Notes: I know frozen vegetables aren’t nearly as good as fresh, but the moisture from the frozen kale is imperative in this recipe. If you want to use fresh kale, steam it until the leaves are soft. If you’d rather use spinach, knock yourself out. Most worcestershire sauces aren’t vegan so make sure you check the labels (Annie’s is vegan and it’s the one I use). Feel free to add any herbs or spices you desire, but one of the things I love about this recipe is it’s simplicity. So, since Thanksgiving is right around the corner I figured a dish like this might be much appreciated. Also, the ripeness of your pumpkin will determine baking time; the fresher the pumpkin, the less time it’ll have to cook. After 45 minutes, cook in 10 minute increments then check for doneness.
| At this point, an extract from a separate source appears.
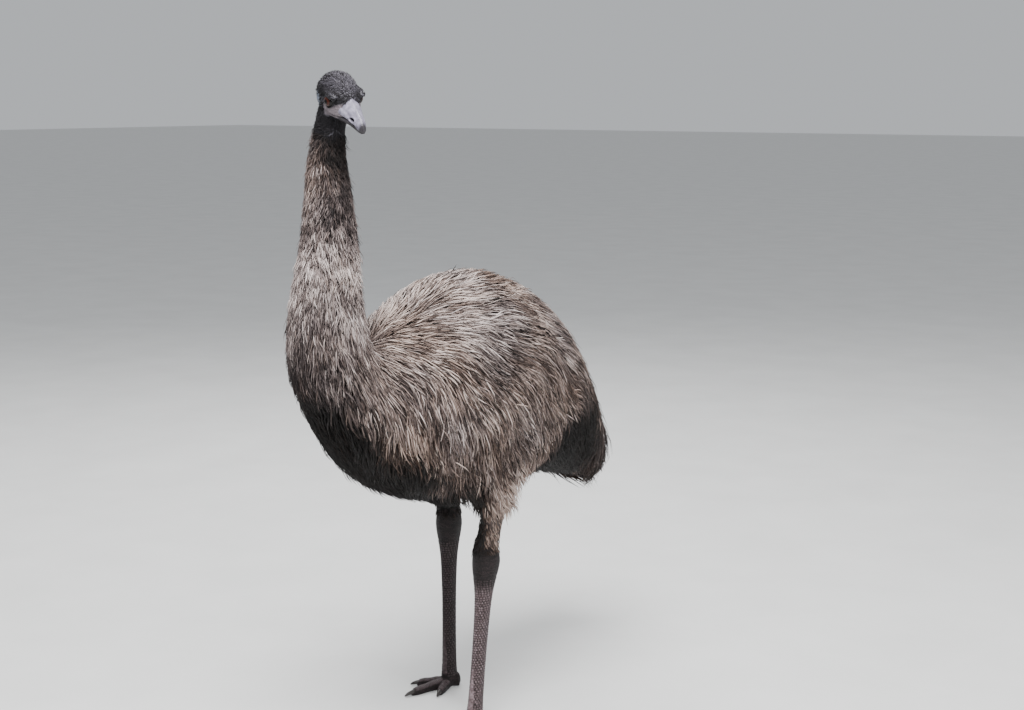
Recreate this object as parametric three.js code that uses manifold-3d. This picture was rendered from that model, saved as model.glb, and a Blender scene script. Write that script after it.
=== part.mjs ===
// Emu, a standing adult, in millimetres.
// Rows are written with the bird heading along -Y, its left side at +X and the floor at Z = 0.
// The flesh is modelled whole as lofts and then parted with thin plane cuts.
import * as THREE from 'three';
import Module from 'manifold-3d';

const wasm = await Module();
wasm.setup();

// driving dimensions
const GAP = 0.4;                 // width of each parting cut
const CREST_PEAK = 1172;         // highest point of the back
const NECK_TOP_Z = 1530;         // where the neck runs into the head
const HEAD_CUT_Z = 1512;         // parting of head and neck
const NECK_CUTS_Z = [1196, 1352];// partings inside the neck
const EYE_CENTRE = new THREE.Vector3(29, -456, 1590); // middle of the line between the eyes
const HEAD_YAW = 65;             // degrees the head is turned to the bird's left
const HEAD_PITCH = 21;           // degrees the bill points down
const HEAD_ROLL = 5;             // degrees the left side of the head is raised
const EYE_RADIUS = 15;           // eyeball
const EYE_LATERAL = 29;          // eyeball centre from the middle plane of the head
const HOCK_Z = { left: 436, right: 456 };
const THIGH_TUFT = { left: 122, right: 72 }; // where the drumstick's tuft begins, above the hock
const SHANK_CUT_Z = { left: 488, right: 510 };
const FOOT = { left: [85, -52, 12], right: [-142, 142, -16] }; // foot centre x, y, toe-out degrees
const HOCK = { left: [108, -29], right: [-150, 155] };
const HEEL = 28;                 // pad behind the foot centre
const TOE_ROOT = 42;             // parting of a toe from the foot, from the foot centre
const TRUNK_FRONT = -560;        // breast
const TRUNK_BACK = 645;          // end of the tail coverts
const TRUNK_WIDEST = 0.42;       // height of the widest line, as a share of the section
const TRUNK_POWERS = { upperPower: 1.85, lowerPower: 2.2 }; // roundness above and below it
const TRUNK_RINGS = 21;
const TRUNK_CROWDING = 0.6;      // how far the rings crowd towards the ends
const TRUNK_SIDES = 26;
const NECK_RINGS = 17;
const NECK_SIDES = 18;
const HEAD_SIDES = 20;
const BILL_SIDES = 12;
const LEG_SIDES = 11;
const TOE_SIDES = 10;

// small helpers

const radians = THREE.MathUtils.degToRad;

// smooth curve through pairs of a row number and a value, read as value at a row
function profile(pairs) {
  const points = pairs.map(([at, value]) => new THREE.Vector2(at, value));
  const line = new THREE.SplineCurve(points).getPoints(pairs.length * 16);
  return (at) => {
    if (at <= line[0].x) return line[0].y;
    for (let i = 1; i < line.length; i += 1) {
      if (at <= line[i].x) {
        const share = (at - line[i - 1].x) / Math.max(line[i].x - line[i - 1].x, 1e-6);
        return THREE.MathUtils.lerp(line[i - 1].y, line[i].y, share);
      }
    }
    return line[line.length - 1].y;
  };
}

// rounded outline: signed power of the cosine and sine, power 2 is an ellipse
function rounded(angle, power) {
  const bend = (value) => Math.sign(value) * Math.abs(value) ** (2 / power);
  return [bend(Math.cos(angle)), bend(Math.sin(angle))];
}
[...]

BAKED PUMPKIN AND TOFU WITH KALE
1 block extra firm tofu
1/2 cup worcestershire sauce, divided
3-4 cloves garlic, minced
1 tsp ground turmeric
1/2 tsp ground cinnamon
1 small sugar pumpkin
3 tbsp olive oil
3 cups frozen chopped kale
1 small yellow onion, diced
1/2 tsp fine sea salt, plus more
Lightly oil a large baking dish, such as a cast iron dutch oven or a soufflé dish. Drain water from the tofu and rinse. Wrap in paper towel and press to remove a bit of the excess water. Cut into small 1/2 cubes and put in a bowl. Top with 1/4 cup worcestershire sauce, garlic, turmeric, and cinnamon; mix to combine then let marinate in fridge for 30 minutes. Using a sharp knife, cut the pumpkin in half and scrape out the seeds (save for later) (roasting, holllaaaa). Cut pumpkin in 1/2-1″ slices and then into small chunks. Put in prepared baking dish. Toss pumpkin with the remaining 1/4 cup worcestershire sauce, oil, kale, onion, and sea salt. Remove tofu from fridge and toss with pumpkin mixture – make sure you scrape out as much of the marinade as you can. Cover pan with lid or tin foil and bake at 375˚F until pumpkin is soft, about 45 minutes (could be up to an hour if your pumpkin is dry). Can be served with your favorite grain or enjoyed as is. Salt to your desire. Refrigerate in an air tight container for up to two days.